Upon claiming victory in Sunday's vote, he said his first step as president would be to visit the Donbass eastern industrial region, where pro-Russia separatists have seized government buildings, declared independence and battled government troops in weeks of fighting.

"Peace in the country and peace in the east is my main priority," Poroshenko said Monday, signaling that he would bring to an end the Ukrainian army's much-criticized campaign to drive out the armed pro-Russia separatists.

"The anti-terrorist operation cannot and should not last two or three months," he said. "It should and will last hours."

The military operation has caused civilian deaths and destroyed property — angering many eastern residents — while still failing to crush the rebellion.

A group of European election monitors said Monday that while masked gunmen intimidated votes in eastern regions and kept the turnout low that the overall voting met international standards.

Officials did not problems in the east, especially in Donetsk and Luhansk, where masked gunmen intimidated voters by smashing ballot boxes, shutting down polling centers and issuing threats.

Less than 20 per cent of polling places were open in the eastern regions, officials said. In Luhansk, voting did not take place in 10 of 12 election districts and 14 of 22 in Donestk, officials said.

But nationwide, about 60 percent of Ukraine's 35.5 million eligible voters turned out Sunday, and long lines snaked around polling stations in the pro-Western capital, Kiev.

"The electoral and security authorities of Ukraine should be commended for their efforts -- under extraordinary circumstances -- to facilitate an election that largely upheld democratic commitments," said Joao Soares, the short-term mission coordinator for the Organization for Security and Cooperation in Europe's said Monday.

One official told reporters that the fact that separatist groups tried to keep voters away from Sunday's election showed that their claims that voters supported their own referendum vote for independence was bogus.

Even before the Donetsk airport takeover, the president-elect also had harsh words for the pro-Russia gunmen, comparing them to Somalia pirates.

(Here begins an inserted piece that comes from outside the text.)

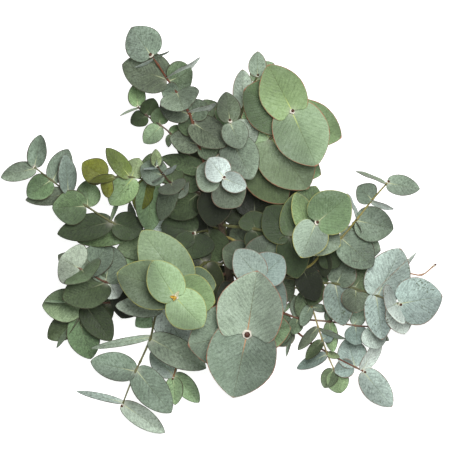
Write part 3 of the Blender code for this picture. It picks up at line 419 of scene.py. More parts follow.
# From the crown downwards: name, station, radius, heart, color, route and then the leaves.
# A twig earlier in the list keeps its leaves where they are, and later ones bend clear of it.
TWIGS = [
    twig_of("crown_tip", 1.0, 1.5, 0.6, "whitish", [(-2, 41, 112), (0, 47, 130), (3, 51, 146)],
        (2, -12, 70, 28, 14), (2, 25, 41, 24, 12, 25), (1, -23, 62, 36), (1, 19, 23, 38, -4),
        (0, 8, 79, 32, -4), (0, -10, 2, 36, -14)),
    twig_of("northeast_leader", 0.92, 1.9, 0.9, "light_green",
        [(20, 48, 93), (30, 69, 98), (42, 83, 105), (50, 91, 110), (69, 114, 121), (71, 117, 131)],
        (5, 47, 163, 47, 6), (5, 95, 63, 57, 4), (4, 120, 91, 47), (4, 23, 139, 60),
        (3, 87, 40, 59, -4), (3, 24, 120, 42, -10), (2, 105, 53, 48, -18), (1, 66, 26, 44, -10)),
    twig_of("south_big", 0.42, 2.1, 1.0, "grey_green",
        [(14, -74, 40), (22, -92, 70), (25, -103, 92), (26, -105, 106)],
        (3, 36, -42, 68, 4), (3, 12, -168, 71, 2), (2, -33, -116, 66, -4), (2, 70, -99, 44, -6),
        (1, 2, -52, 40, -12)),
    twig_of("southwest_bright", 0.58, 1.8, 0.7, "young_green",
        [(-16, -34, 62), (-38, -56, 88), (-45, -63, 102), (-46, -68, 116)],
        (3, -68, -32, 38, 12), (3, -18, -97, 42, 4), (2, -6, -73, 44), (2, -104, -44, 50, -3),
        (1, -79, -2, 50, 4), (1, -5, -56, 36, -2), (0, -50, -2, 34, -8), (0, -14, -84, 36, -16)),
    twig_of("north_pair", 0.97, 1.5, 0.6, "grey_green", [(4, 66, 106), (10, 90, 116), (9, 107, 134)],
        (2, 5, 136, 25, 10), (2, 20, 80, 28, 6), (1, 31, 50, 40, -6), (1, 37, 104, 32, -10),
        (0, -18, 88, 30, -12)),
    twig_of("east_centre", 0.8, 1.8, 0.7, "light_green",
        [(34, 0, 84), (72, -8, 98), (86, 0, 108), (95, 6, 121)],
        (3, 127, 33, 47, 8), (3, 80, -28, 37, 12), (2, 75, 36, 30, 12, 40), (2, 119, -17, 40, -5),
        (1, 95, 43, 44, -6), (1, 45, 22, 40, -8), (1, 76, -50, 34, -18), (0, 30, 18, 30, -8),
        (0, 50, -26, 34, -12)),
    twig_of("south_pale_pair", 0.68, 1.5, 0.6, "pale_blue",
        [(24, -30, 64), (34, -42, 84), (39, -50, 99)],
        (2, 15, -21, 34, 8), (2, 62, -28, 38, 6), (1, 52, -6, 40, -4), (1, 64, -82, 32, -10),
        (0, 2, -20, 32, 2)),
    twig_of("northwest_leader", 0.95, 1.9, 0.6, "grey_green",
        [(-14, 58, 102), (-22, 84, 111), (-28, 106, 117), (-32, 116, 120), (-44, 136, 124),
             (-54, 150, 127), (-63, 164, 132), (-69, 172, 138)],
        (7, -90, 202, 41, 6), (4, -37, 119, 42, 58), (7, -51, 176, 16, 0, 80),
        (7, -85, 160, 16, 0, -80), (5, -20, 169, 32, 4, 78), (5, -98, 164, 42, 4),
        (5, -28, 157, 38, -14), (4, -63, 138, 28, -14), (3, -4, 124, 28, 6, 76),
        (3, -61, 124, 28, -12, 12), (3, -14, 126, 24, -18), (2, 6, 83, 36, 6), (2, -43, 102, 22, -16),
        (1, -51, 92, 26, -8), (1, 2, 74, 24, -14), (0, -60, 72, 20, -18)),
    twig_of("northwest_centre", 0.88, 1.5, 0.6, "grey_green",
        [(-22, 36, 88), (-38, 40, 98), (-50, 46, 105), (-58, 55, 110), (-64, 63, 115)],
        (4, -65, 79, 12, 30), (4, -60, 73, 10, 16, 40), (4, -78, 60, 13, 4, 78),
        (3, -44, 63, 22, 6, 76), (3, -69, 47, 20, 0, 76), (3, -81, 62, 28, -8), (2, -46, 36, 30, 66),
        (2, -50, 79, 36, -12), (2, -62, 8, 22, -24, 20), (1, -33, 32, 30, 66), (1, -19, 62, 28, -16),
        (0, -53, 12, 34, -18), (0, -8, 16, 30, -20)),
    twig_of("olive_west", 0.77, 1.3, 0.5, "olive",
        [(-40, 40, 82), (-73, 49, 86), (-91, 52, 88), (-106, 52, 90), (-116, 51, 91)],
        (4, -138, 66, 28, 12), (4, -113, 31, 15, 4, 20), (3, -133, 47, 10, 20, 30),
        (2, -114, 81, 20, 10, 20), (2, -82, 71, 22, -8), (2, -111, 24, 30, -12), (1, -84, 17, 22, -12),
        (1, -72, -4, 30, -14), (1, -70, 76, 24, -18), (0, -46, 8, 34, -18)),
    twig_of("north_pale", 0.82, 1.3, 0.3, "pale_blue",
        [(12, 64, 76), (20, 106, 88), (22, 121, 91), (33, 146, 94), (36, 152, 95)],
        (4, 37, 177, 19, 10, 10), (3, 53, 166, 26), (2, 22, 159, 23, 8, 15), (2, 40, 112, 24, -10),
        (1, -6, 120, 26, -10)),
    twig_of("northwest_small", 0.85, 1.1, 0.2, "dark_green",
        [(-28, 68, 80), (-51, 96, 96), (-61, 104, 98), (-75, 114, 99), (-83, 122, 98)],
        (4, -85, 145, 19, 10, 15), (4, -101, 114, 13, 4, 78), (3, -67, 130, 21, 14, 25),
        (3, -90, 106, 22, 8, 20), (2, -61, 122, 19, 4), (2, -77, 86, 20, -4), (1, -42, 103, 12, 6, 40),
        (1, -53, 82, 12, 4, 50)),
    twig_of("east_long", 0.72, 1.5, 0.5, "grey_green",
        [(40, -26, 66), (83, -39, 72), (104, -21, 78), (120, -9, 82), (136, 10, 88), (151, 29, 93),
             (166, 46, 97)],
        (6, 198, 40, 23, 8, 0, 24), (6, 135, 59, 17, 4, 78), (5, 137, 43, 26, 4, 25),
        (5, 172, 19, 15, 4, 66), (4, 127, 36, 26, 8, 80), (4, 172, 0, 37, 2), (4, 139, -6, 14, -14, 60),
        (3, 152, -37, 38, 4), (3, 160, -21, 38, -10), (2, 118, -38, 28, -12),
        (2, 103, -48, 20, -20, 30), (1, 72, -10, 30, -18), (1, 96, -72, 28, -14), (0, 6, 2, 36, -14)),
    twig_of("far_east_pale", 0.55, 1.7, 0.7, "pale_blue",
        [(50, -46, 44), (100, -54, 56), (116, -55, 60), (135, -60, 62), (157, -67, 64), (178, -75, 68)],
        (5, 222, -67, 50, 6), (5, 166, -79, 44, 66), (5, 184, -106, 28, -20), (4, 180, -20, 46, 6),
        (4, 162, -112, 30, 2), (4, 197, -26, 14, -8, 60), (3, 135, -84, 31, -2), (3, 151, -33, 24, -6),
        (2, 128, -30, 32, 8), (2, 123, -97, 32, 4), (1, 92, -22, 30, -12), (1, 88, -77, 22, -8, 10),
        (0, 60, -20, 36, -14), (0, 70, -72, 34, -14)),
    twig_of("far_east_thin", 0.6, 1.2, 0.1, "bark",
        [(46, -36, 53), (90, -42, 54), (186, -44, 56), (201, -46, 60), (213, -37, 64)]),
    twig_of("west_long", 0.62, 1.6, 0.4, "blue_green",
        [(-44, -10, 50), (-90, -3, 60), (-111, 8, 63), (-135, 23, 66), (-153, 36, 67), (-170, 49, 67),
             (-187, 62, 67)],
        (6, -180, 94, 22, 6, 25), (6, -221, 52, 21, 0, 20), (5, -194, 33, 28, 4, 15),
        (5, -153, 80, 25, -6), (4, -155, 75, 22, 10, 35), (4, -196, 29, 19, -8), (3, -169, 21, 36, 2),
        (3, -134, 49, 26, -6), (2, -98, 45, 11, 8, 66), (2, -164, -5, 28, -2), (2, -78, -3, 30, 8),
        (1, -90, 28, 15, 6, 50), (1, -145, -13, 20, -17), (0, -60, 22, 38, -14),
        (0, -106, -22, 34, -8)),
    twig_of("west_southwest", 0.5, 1.7, 0.7, "grey_green",
        [(-52, -44, 38), (-90, -58, 46), (-116, -53, 52), (-134, -43, 55), (-141, -40, 57)],
        (4, -161, -29, 45, 16), (4, -133, -50, 44, 64), (3, -110, -12, 32, -12),
        (3, -164, -26, 24, -16), (2, -108, -16, 40, 4), (2, -159, -70, 40), (2, -103, -69, 26, 10),
        (1, -88, -14, 34, -12), (1, -100, -90, 38, -14)),
    twig_of("southwest_long", 0.45, 1.7, 0.5, "grey_green",
        [(-26, -62, 32), (-61, -79, 42), (-71, -110, 40), (-81, -133, 36), (-86, -143, 33),
             (-99, -176, 28)],
        (5, -55, -206, 22, -8), (5, -145, -162, 9, 0, 30), (4, -131, -133, 31, 0, 0, 20),
        (4, -50, -185, 34, -6), (2, -15, -140, 33, -4, 0, 22), (2, -131, -119, 9, 0, 20),
        (1, -31, -124, 36, -14), (1, -108, -77, 24, 10), (0, -2, -96, 32, -10)),
    twig_of("southeast_brown", 0.37, 1.4, 0.4, "blue_green",
        [(36, -80, 24), (61, -84, 32), (79, -90, 34), (109, -93, 35), (135, -97, 37), (150, -98, 38)],
        (5, 159, -120, 28, -6), (5, 168, -113, 16, -8, 50), (4, 137, -117, 24, -4),
        (4, 143, -80, 16, -8), (3, 112, -124, 16, -6, 20), (3, 111, -77, 12, 0, 20),
        (2, 73, -66, 15, -4), (2, 72, -106, 16, -8), (1, 76, -69, 8, 0, 60), (1, 60, -118, 26, -12)),
    twig_of("southeast_thin", 0.5, 1.0, 0.1, "blue_green",
        [(60, -58, 30), (84, -62, 45), (91, -78, 46), (98, -100, 40), (102, -112, 33), (107, -126, 18),
             (114, -142, 10)],
        (6, 121, -167, 24, 0, 0, 12, RESTS), (6, 104, -160, 18, -10), (5, 76, -140, 14, -6, 20),
        (5, 119, -129, 9, 10, 30), (4, 85, -131, 13, 0, 20), (4, 114, -104, 14, 4),
        (3, 126, -112, 14, 0, 70), (3, 77, -121, 12, 0, 20), (2, 109, -81, 9), (2, 80, -98, 14, -8, 20),
        (1, 77, -88, 14, -14), (0, 10, -42, 25, -18)),
    twig_of("southeast_low", 0.32, 1.5, 0.4, "pale_blue",
        [(42, -88, 14), (72, -101, 16), (92, -116, 17), (109, -125, 14), (119, -131, 15),
             (135, -139, 14), (143, -143, 12)],
        (6, 173, -180, 28, 0, 0, 8, RESTS), (6, 162, -110, 22, 10, 50), (5, 127, -110, 31, 6),
        (5, 114, -143, 20, -8), (1, 65, -128, 6, 0, 40), (1, 55, -117, 22, -4)),
    twig_of("west_low_green", 0.39, 1.4, 0.4, "dark_green",
        [(-50, -70, 18), (-112, -74, 24), (-139, -76, 23), (-144, -90, 16)],
        (3, -177, -112, 26, 0, 0, 8, RESTS), (3, -131, -131, 34, -6), (3, -167, -119, 12, -14, 50),
        (2, -180, -77, 35, -4), (2, -110, -112, 30, 2), (2, -177, -71, 14, 6, 76),
        (1, -142, -112, 26, -8), (1, -114, -36, 34, -6), (0, -86, -98, 28, -4), (0, 8, -40, 40, -6)),
    twig_of("south_small", 0.27, 1.2, 0.3, "blue_green",
        [(-8, -104, 11), (-40, -128, 14), (-48, -149, 12)],
        (2, -46, -177, 19, -4), (2, -71, -124, 23, -2), (2, -21, -176, 20, 0, 0, 8, RESTS)),
    twig_of("inner_west", 0.72, 1.4, 0.6, "dark_green", [(-14, -2, 58), (-26, -4, 66)],
        (1, -30, -30, 42, -2), (1, -60, 4, 42, -4), (0, 0, -36, 40, -10), (0, -18, 30, 40, -8)),
    twig_of("inner_east", 0.64, 1.4, 0.6, "dark_green", [(24, 8, 50), (34, 14, 58)],
        (1, 32, 54, 44, -4), (1, 72, -6, 44, -8), (0, 10, 40, 40, -10), (0, 10, -44, 40, -34),
        (1, 90, 48, 25, -8)),
    twig_of("under_north", 0.66, 1.5, 0.5, "dark_green", [(2, 44, 34), (0, 72, 22), (-4, 102, 12)],
        (2, -18, 132, 28, 0, 0, 8, RESTS), (2, 28, 128, 30, 0, 0, 8, RESTS), (1, -46, 88, 40, -4),
        (0, -42, 34, 42, -4), (0, 50, 34, 46, -4)),
]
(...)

"Their goal is to turn Donbass into a Somalia where they would rule with the power of machine guns. l will never allow that to happen on the territory of Ukraine," Poroshenko said, adding that he hoped Russia would support his efforts to stabilize the east.

In Moscow, Foreign Minister Sergey Lavrov said Russia appreciated Poroshenko's statements about the importance of Ukraine's ties with Russia and his pledge to negotiate an end to fighting in the east. He also noted Russia's longstanding call for the Kiev government to end its military operation in eastern Ukraine.

"We are ready for dialogue with representatives of Kiev, with Petro Poroshenko," Lavrov said at a briefing, adding it was a chance that "cannot be wasted." He emphasized that Moscow saw no need for any involvement by the United States or the European Union in those talks.

"We don't need any mediators," he said pointedly.

With votes from 75 percent of the precincts counted Monday, Poroshenko was leading with about 54 percent in the field of 21 candidates. Former Prime Minister Yulia Tymoshenko was running a distant second with 13 percent. If those results hold, Poroshenko would avoid a runoff election next month with the second-place finisher.

Speaking to reporters, Poroshenko struck a tone of unity Monday, saying he had no "rivals or political opponents in the race" and all of the other main candidates have congratulated him on his win.

"More than ever, Ukraine now needs to be united," he said.

Mykhaylo Okhendovsky, chairman of the Central Election Commission, said official results would be announced by June 5.

The election, which came three months after pro-Moscow President Viktor Yanukovych was chased from office by crowds following months of street protests and allegations of corruption, was seen as a critical step toward resolving Ukraine's protracted crisis.

Since his ouster in February, Russia has annexed the Crimea Peninsula in southern Ukraine, the eastern regions of Luhansk and Donetsk have declared their independence from Kiev, and the interim Ukrainian government has launched an offensive in the east to quash an uprising.

The interim Kiev government and the West have accused Russia of backing the separatist uprising. Moscow has denied the accusations.

Unlike many other Ukrainian billionaires, Poroshenko did not make his fortune in murky post-Soviet privatizations but instead built his chocolate empire from scratch. His Willy Wonka-like chocolate stores and candies are on sale in every kiosk across the country, helping lead to the perception that he is the "good tycoon."

Many voters appreciate Poroshenko's pragmatism and his apparent knack for compromise.

President Barack Obama praised Ukrainians for participating in the voting "despite provocations and violence." Obama said the U.S. supports Ukraine's sovereignty and territorial integrity, rejects Russia's "occupation and attempted annexation of Crimea" and is eager to work with the next president.